In their filings with the Commission, the SROs included statements
concerning the purpose of and basis for the proposed rule changes and
discussed any comments they received on their respective proposed rule
changes. The text of those statements may be examined at the places
specified in Item IV below and summaries of the most significant
aspects are set forth in Sections (A), (B), and (C) below.
(A) Self-Regulatory Organizations' Statement of the Purpose of, and the
Statutory Basis for, the Proposed Rule Changes
1. Purpose
Telecommunicacoes Brasileiras S.A. (``Telebras'') is a corporation
organized under the laws of the Federative Republic of Brazil. Prior to
July 28, 1998, Telebras was wholly-owned by the government of
Brazil.\4\ Telebras was eventually reorganized (``Reorganization'')

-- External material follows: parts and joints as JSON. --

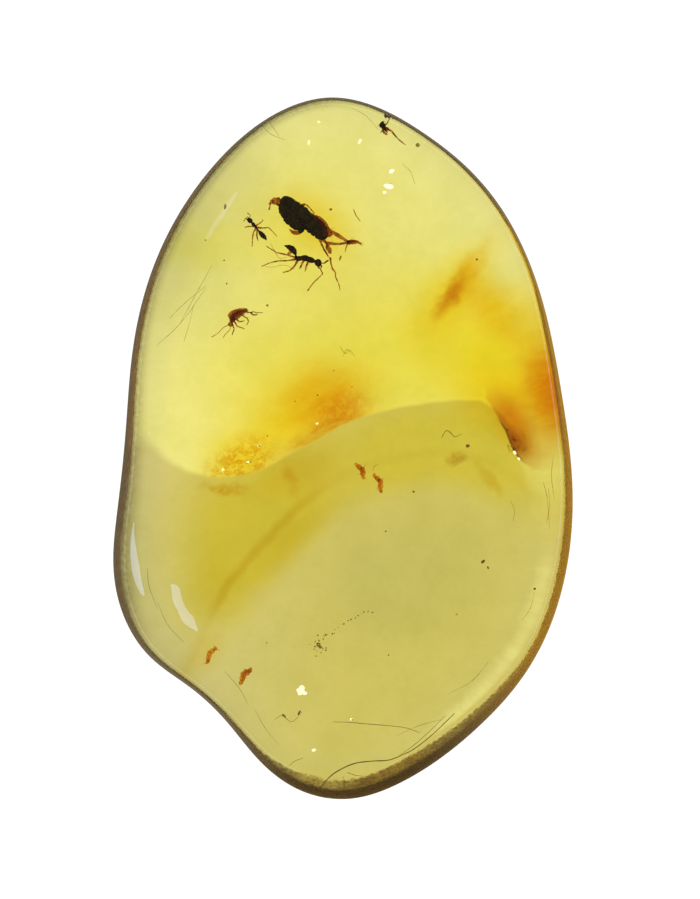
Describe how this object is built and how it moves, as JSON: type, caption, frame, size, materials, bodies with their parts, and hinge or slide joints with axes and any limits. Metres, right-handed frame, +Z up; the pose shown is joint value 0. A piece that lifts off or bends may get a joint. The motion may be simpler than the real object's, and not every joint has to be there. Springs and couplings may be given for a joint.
{
  "type": "insect in amber",
  "caption": "Polished freeform pebble of clear yellow amber with a beetle, ants, a barklouse and a gnat sealed inside, for display or study.",
  "frame": {"origin": "under the middle of the pebble's box, on the surface it lies on", "axes": "+Y along the pebble towards its narrow end, +X across it, +Z up through the polished dome"},
  "size_m": [0.03, 0.0456, 0.01],
  "materials": {
    "clear_amber": "polished, see-through",
    "chitin_black": "satin",
    "chitin_brown": "satin",
    "chitin_tan": "satin",
    "bark_red": "rough"
  },
  "bodies": {
    "root": {"amber_lower": "clear_amber", "amber_upper": "clear_amber", "beetle": "chitin_black", "gnat": "chitin_black", "ant": "chitin_brown", "small_ant": "chitin_brown", "barklouse": "chitin_tan", "bark_fleck_1": "bark_red", "bark_fleck_2": "bark_red", "bark_fleck_3": "bark_red", "bark_fleck_4": "bark_red"}
  },
  "joints": []
}
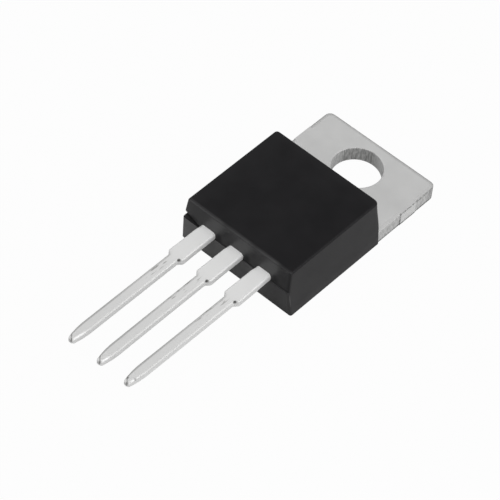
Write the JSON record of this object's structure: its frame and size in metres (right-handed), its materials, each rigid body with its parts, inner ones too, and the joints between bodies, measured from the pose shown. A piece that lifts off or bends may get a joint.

into twelve spin-off companies (``Spin-Offs''). In April 1998, the
Bolsa de Valores de Sao Paulo (``BOVESPA'') began listing and trading
RCTB Portfolio Certificates (``RCTB Certificates''). On September 21,
1998, the Spin-Off shares were listed, and began trading, on the
BOVESPA. The RCTB Certificates currently represent one share each of
the Spin-Offs and the residual Telebras shares.\5\ Each RTB will
represent 1,000 RCTB Certificates. As a result, each RTB will provide
investors with a single exchange traded instrument that is intended to
represent shares of each Spin-Off and the residual Telebras shares.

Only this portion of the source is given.